▸ **What you have to do**
Can all of these lines be returned exactly?

+-------+

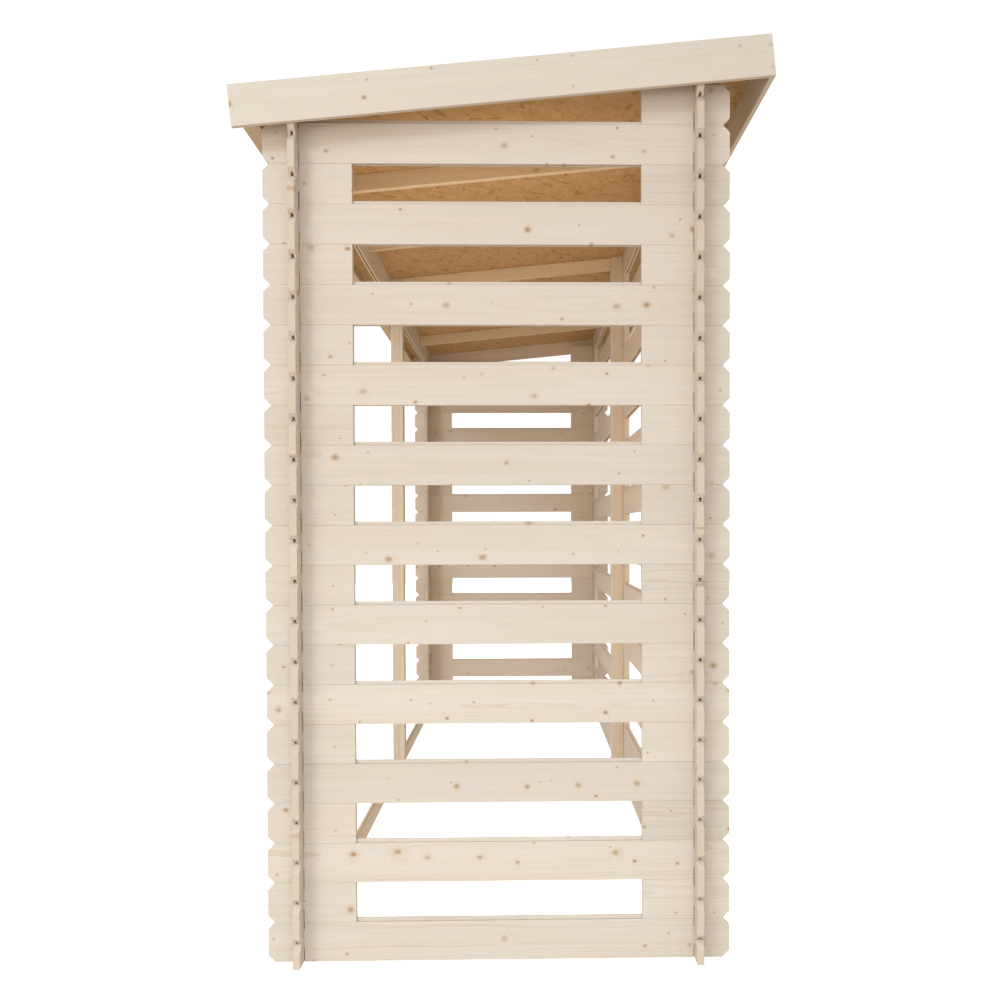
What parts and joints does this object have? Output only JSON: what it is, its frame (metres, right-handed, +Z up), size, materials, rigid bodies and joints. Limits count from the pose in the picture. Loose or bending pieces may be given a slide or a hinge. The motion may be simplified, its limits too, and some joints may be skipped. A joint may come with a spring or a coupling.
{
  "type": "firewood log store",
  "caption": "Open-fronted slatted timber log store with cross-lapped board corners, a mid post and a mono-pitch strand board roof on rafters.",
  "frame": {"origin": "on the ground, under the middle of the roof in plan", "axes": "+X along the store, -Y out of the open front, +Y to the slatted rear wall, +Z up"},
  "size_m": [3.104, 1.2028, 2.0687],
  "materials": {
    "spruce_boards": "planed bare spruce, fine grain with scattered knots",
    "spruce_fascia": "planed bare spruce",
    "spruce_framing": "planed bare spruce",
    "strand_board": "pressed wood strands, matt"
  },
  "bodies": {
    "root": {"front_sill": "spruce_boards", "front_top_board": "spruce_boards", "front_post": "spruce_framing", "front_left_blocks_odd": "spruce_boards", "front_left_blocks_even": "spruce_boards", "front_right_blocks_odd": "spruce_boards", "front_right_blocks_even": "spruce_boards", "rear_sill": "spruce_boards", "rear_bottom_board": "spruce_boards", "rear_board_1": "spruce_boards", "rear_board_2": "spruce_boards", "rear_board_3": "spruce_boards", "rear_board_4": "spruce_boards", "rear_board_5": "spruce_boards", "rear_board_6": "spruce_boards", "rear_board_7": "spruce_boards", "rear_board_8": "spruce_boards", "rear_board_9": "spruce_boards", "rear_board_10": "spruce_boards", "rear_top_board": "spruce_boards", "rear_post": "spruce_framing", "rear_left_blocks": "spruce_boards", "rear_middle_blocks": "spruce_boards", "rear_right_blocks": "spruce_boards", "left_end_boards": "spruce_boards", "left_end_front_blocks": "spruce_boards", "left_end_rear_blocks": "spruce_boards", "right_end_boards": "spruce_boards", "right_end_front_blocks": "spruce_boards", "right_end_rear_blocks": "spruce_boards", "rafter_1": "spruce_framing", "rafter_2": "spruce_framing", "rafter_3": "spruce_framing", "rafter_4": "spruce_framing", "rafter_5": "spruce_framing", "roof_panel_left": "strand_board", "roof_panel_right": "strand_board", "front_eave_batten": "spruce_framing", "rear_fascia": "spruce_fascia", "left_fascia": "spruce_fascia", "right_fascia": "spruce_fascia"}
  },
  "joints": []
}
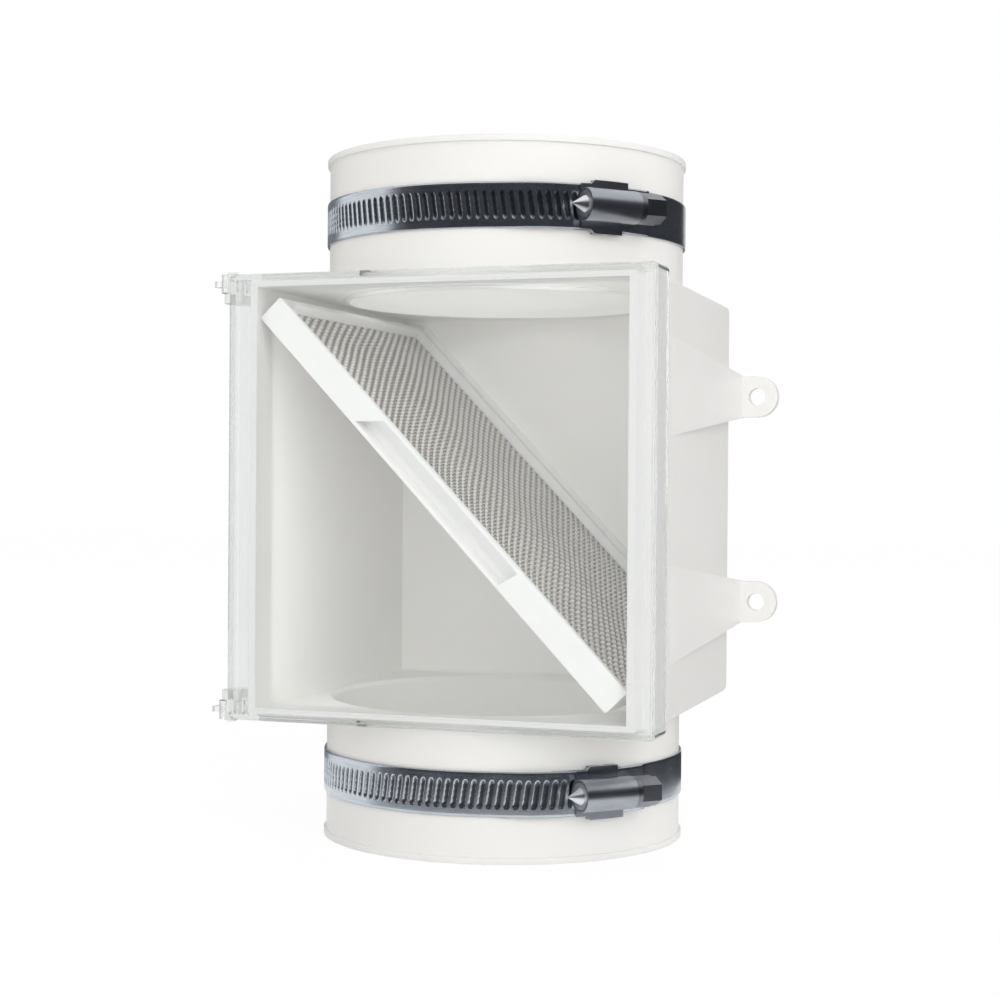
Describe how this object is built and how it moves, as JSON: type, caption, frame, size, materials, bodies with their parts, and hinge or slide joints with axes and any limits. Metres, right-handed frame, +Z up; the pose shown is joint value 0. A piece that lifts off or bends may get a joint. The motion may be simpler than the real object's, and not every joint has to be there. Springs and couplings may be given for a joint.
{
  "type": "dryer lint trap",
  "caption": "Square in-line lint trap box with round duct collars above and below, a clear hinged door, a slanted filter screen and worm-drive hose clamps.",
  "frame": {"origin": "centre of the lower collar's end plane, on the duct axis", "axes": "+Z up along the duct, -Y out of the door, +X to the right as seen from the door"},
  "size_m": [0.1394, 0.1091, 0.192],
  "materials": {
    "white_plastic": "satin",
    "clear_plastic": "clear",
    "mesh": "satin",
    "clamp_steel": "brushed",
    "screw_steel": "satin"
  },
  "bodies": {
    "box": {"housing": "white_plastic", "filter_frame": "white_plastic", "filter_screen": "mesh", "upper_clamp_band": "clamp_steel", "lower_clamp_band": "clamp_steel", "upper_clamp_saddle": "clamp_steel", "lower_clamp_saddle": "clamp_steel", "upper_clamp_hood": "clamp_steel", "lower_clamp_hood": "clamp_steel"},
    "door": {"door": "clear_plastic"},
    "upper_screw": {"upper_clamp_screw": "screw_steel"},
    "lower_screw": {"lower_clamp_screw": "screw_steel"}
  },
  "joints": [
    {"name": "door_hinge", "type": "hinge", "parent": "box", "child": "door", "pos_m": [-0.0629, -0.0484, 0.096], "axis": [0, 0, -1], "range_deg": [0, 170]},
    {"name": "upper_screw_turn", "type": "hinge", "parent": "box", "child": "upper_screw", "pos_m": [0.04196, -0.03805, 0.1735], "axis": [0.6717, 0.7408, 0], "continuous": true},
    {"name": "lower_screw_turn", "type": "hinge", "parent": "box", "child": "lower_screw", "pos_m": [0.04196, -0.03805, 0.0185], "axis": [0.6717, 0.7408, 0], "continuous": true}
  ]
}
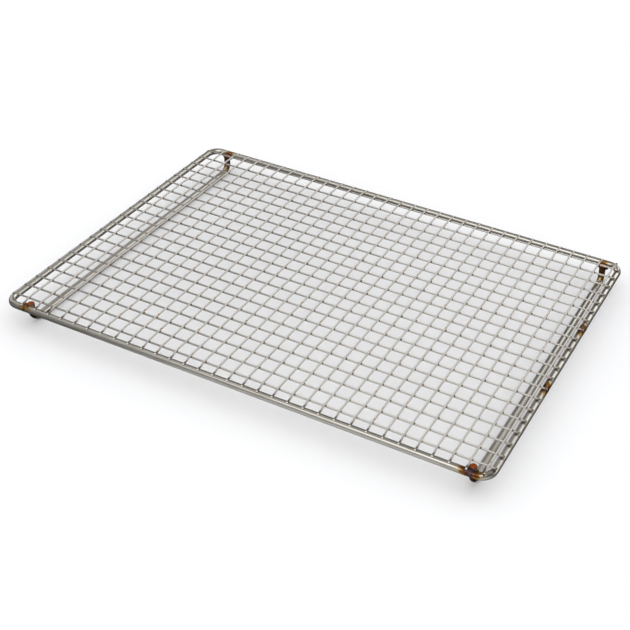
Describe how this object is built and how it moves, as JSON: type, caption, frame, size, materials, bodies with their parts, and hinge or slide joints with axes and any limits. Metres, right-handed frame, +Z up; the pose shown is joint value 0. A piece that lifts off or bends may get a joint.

+-------+

▸ **Output for this exercise**
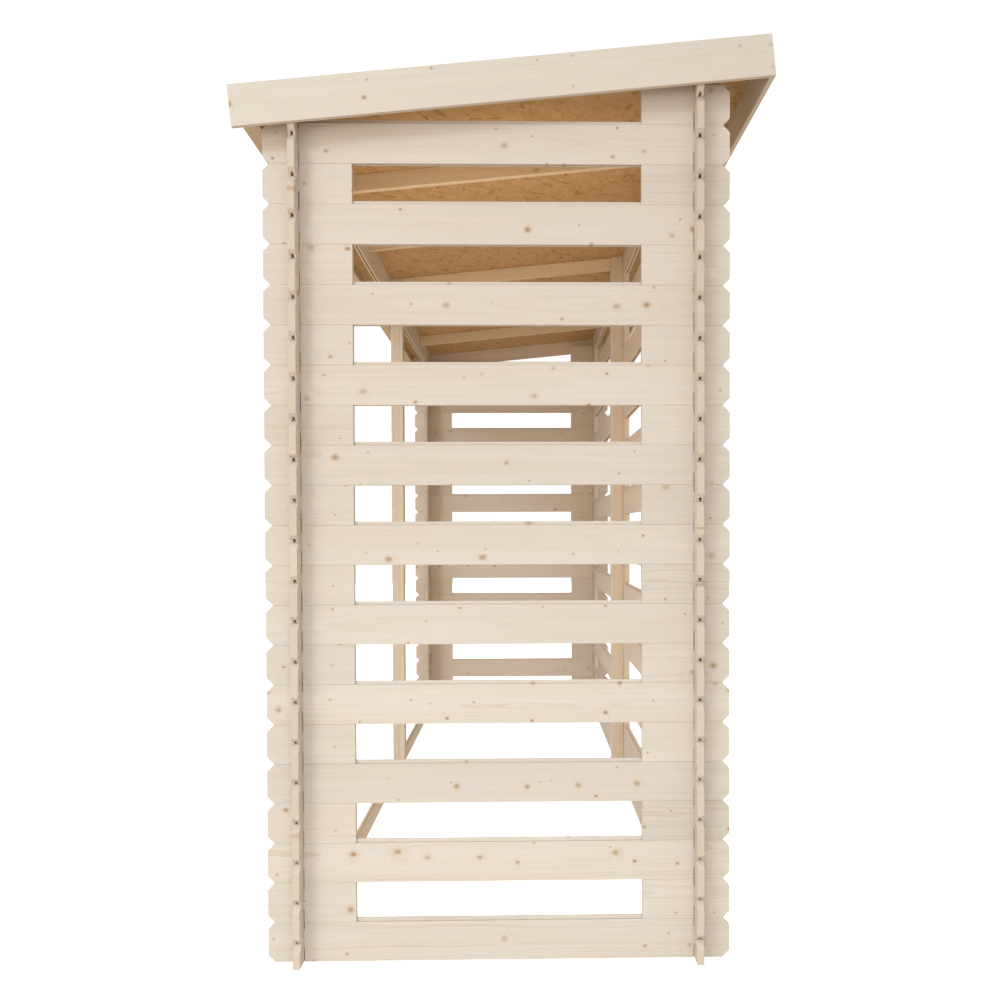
What parts and joints does this object have? Output only JSON: what it is, its frame (metres, right-handed, +Z up), size, materials, rigid bodies and joints. Limits count from the pose in the picture. Loose or bending pieces may be given a slide or a hinge. The motion may be simplified, its limits too, and some joints may be skipped. A joint may come with a spring or a coupling.
{
  "type": "firewood log store",
  "caption": "Open-fronted slatted timber log store with cross-lapped board corners, a mid post and a mono-pitch strand board roof on rafters.",
  "frame": {"origin": "on the ground, under the middle of the roof in plan", "axes": "+X along the store, -Y out of the open front, +Y to the slatted rear wall, +Z up"},
  "size_m": [3.104, 1.2028, 2.0687],
  "materials": {
    "spruce_boards": "planed bare spruce, fine grain with scattered knots",
    "spruce_fascia": "planed bare spruce",
    "spruce_framing": "planed bare spruce",
    "strand_board": "pressed wood strands, matt"
  },
  "bodies": {
    "root": {"front_sill": "spruce_boards", "front_top_board": "spruce_boards", "front_post": "spruce_framing", "front_left_blocks_odd": "spruce_boards", "front_left_blocks_even": "spruce_boards", "front_right_blocks_odd": "spruce_boards", "front_right_blocks_even": "spruce_boards", "rear_sill": "spruce_boards", "rear_bottom_board": "spruce_boards", "rear_board_1": "spruce_boards", "rear_board_2": "spruce_boards", "rear_board_3": "spruce_boards", "rear_board_4": "spruce_boards", "rear_board_5": "spruce_boards", "rear_board_6": "spruce_boards", "rear_board_7": "spruce_boards", "rear_board_8": "spruce_boards", "rear_board_9": "spruce_boards", "rear_board_10": "spruce_boards", "rear_top_board": "spruce_boards", "rear_post": "spruce_framing", "rear_left_blocks": "spruce_boards", "rear_middle_blocks": "spruce_boards", "rear_right_blocks": "spruce_boards", "left_end_boards": "spruce_boards", "left_end_front_blocks": "spruce_boards", "left_end_rear_blocks": "spruce_boards", "right_end_boards": "spruce_boards", "right_end_front_blocks": "spruce_boards", "right_end_rear_blocks": "spruce_boards", "rafter_1": "spruce_framing", "rafter_2": "spruce_framing", "rafter_3": "spruce_framing", "rafter_4": "spruce_framing", "rafter_5": "spruce_framing", "roof_panel_left": "strand_board", "roof_panel_right": "strand_board", "front_eave_batten": "spruce_framing", "rear_fascia": "spruce_fascia", "left_fascia": "spruce_fascia", "right_fascia": "spruce_fascia"}
  },
  "joints": []
}
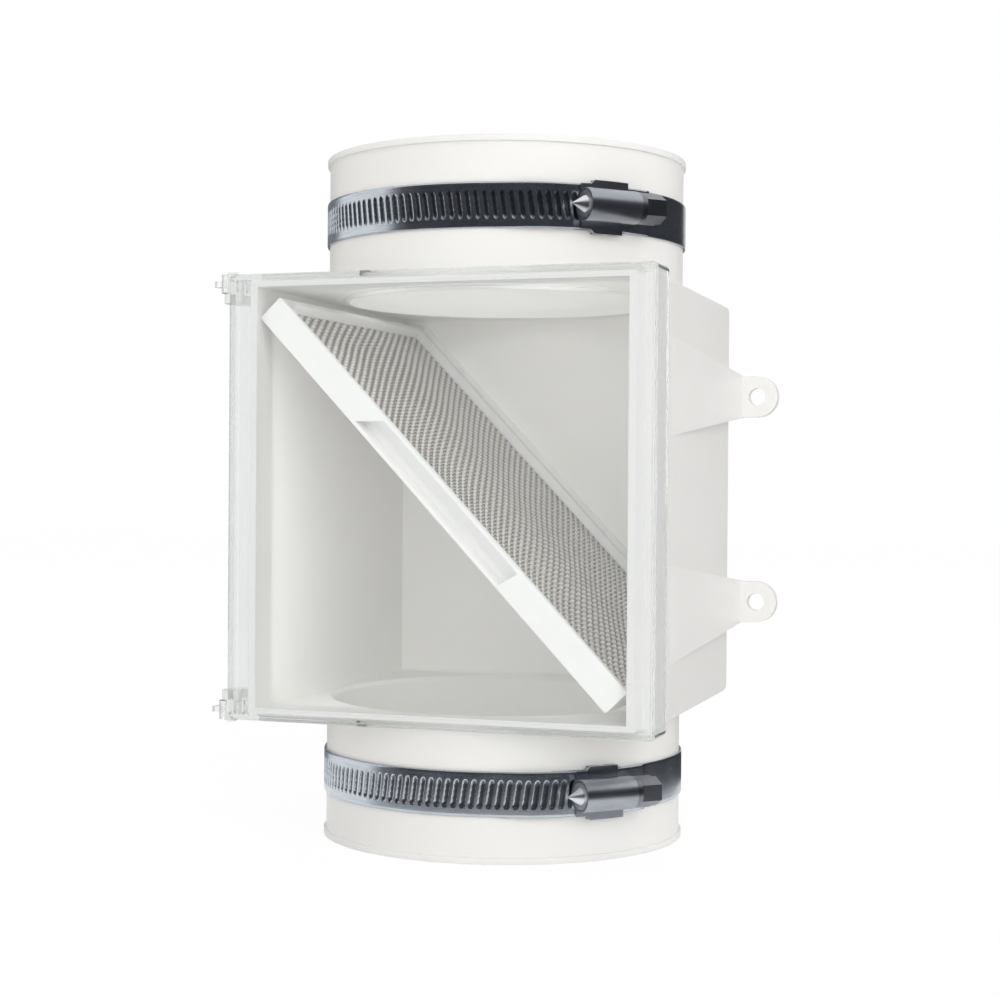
Describe how this object is built and how it moves, as JSON: type, caption, frame, size, materials, bodies with their parts, and hinge or slide joints with axes and any limits. Metres, right-handed frame, +Z up; the pose shown is joint value 0. A piece that lifts off or bends may get a joint. The motion may be simpler than the real object's, and not every joint has to be there. Springs and couplings may be given for a joint.
{
  "type": "dryer lint trap",
  "caption": "Square in-line lint trap box with round duct collars above and below, a clear hinged door, a slanted filter screen and worm-drive hose clamps.",
  "frame": {"origin": "centre of the lower collar's end plane, on the duct axis", "axes": "+Z up along the duct, -Y out of the door, +X to the right as seen from the door"},
  "size_m": [0.1394, 0.1091, 0.192],
  "materials": {
    "white_plastic": "satin",
    "clear_plastic": "clear",
    "mesh": "satin",
    "clamp_steel": "brushed",
    "screw_steel": "satin"
  },
  "bodies": {
    "box": {"housing": "white_plastic", "filter_frame": "white_plastic", "filter_screen": "mesh", "upper_clamp_band": "clamp_steel", "lower_clamp_band": "clamp_steel", "upper_clamp_saddle": "clamp_steel", "lower_clamp_saddle": "clamp_steel", "upper_clamp_hood": "clamp_steel", "lower_clamp_hood": "clamp_steel"},
    "door": {"door": "clear_plastic"},
    "upper_screw": {"upper_clamp_screw": "screw_steel"},
    "lower_screw": {"lower_clamp_screw": "screw_steel"}
  },
  "joints": [
    {"name": "door_hinge", "type": "hinge", "parent": "box", "child": "door", "pos_m": [-0.0629, -0.0484, 0.096], "axis": [0, 0, -1], "range_deg": [0, 170]},
    {"name": "upper_screw_turn", "type": "hinge", "parent": "box", "child": "upper_screw", "pos_m": [0.04196, -0.03805, 0.1735], "axis": [0.6717, 0.7408, 0], "continuous": true},
    {"name": "lower_screw_turn", "type": "hinge", "parent": "box", "child": "lower_screw", "pos_m": [0.04196, -0.03805, 0.0185], "axis": [0.6717, 0.7408, 0], "continuous": true}
  ]
}
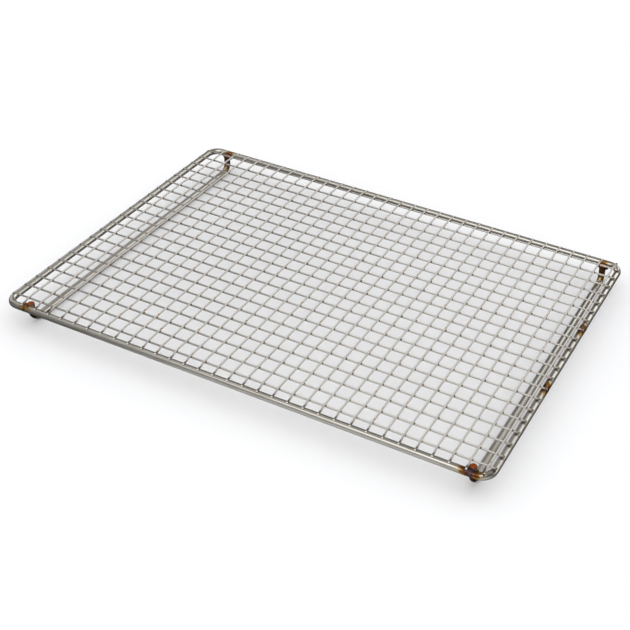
Describe how this object is built and how it moves, as JSON: type, caption, frame, size, materials, bodies with their parts, and hinge or slide joints with axes and any limits. Metres, right-handed frame, +Z up; the pose shown is joint value 0. A piece that lifts off or bends may get a joint.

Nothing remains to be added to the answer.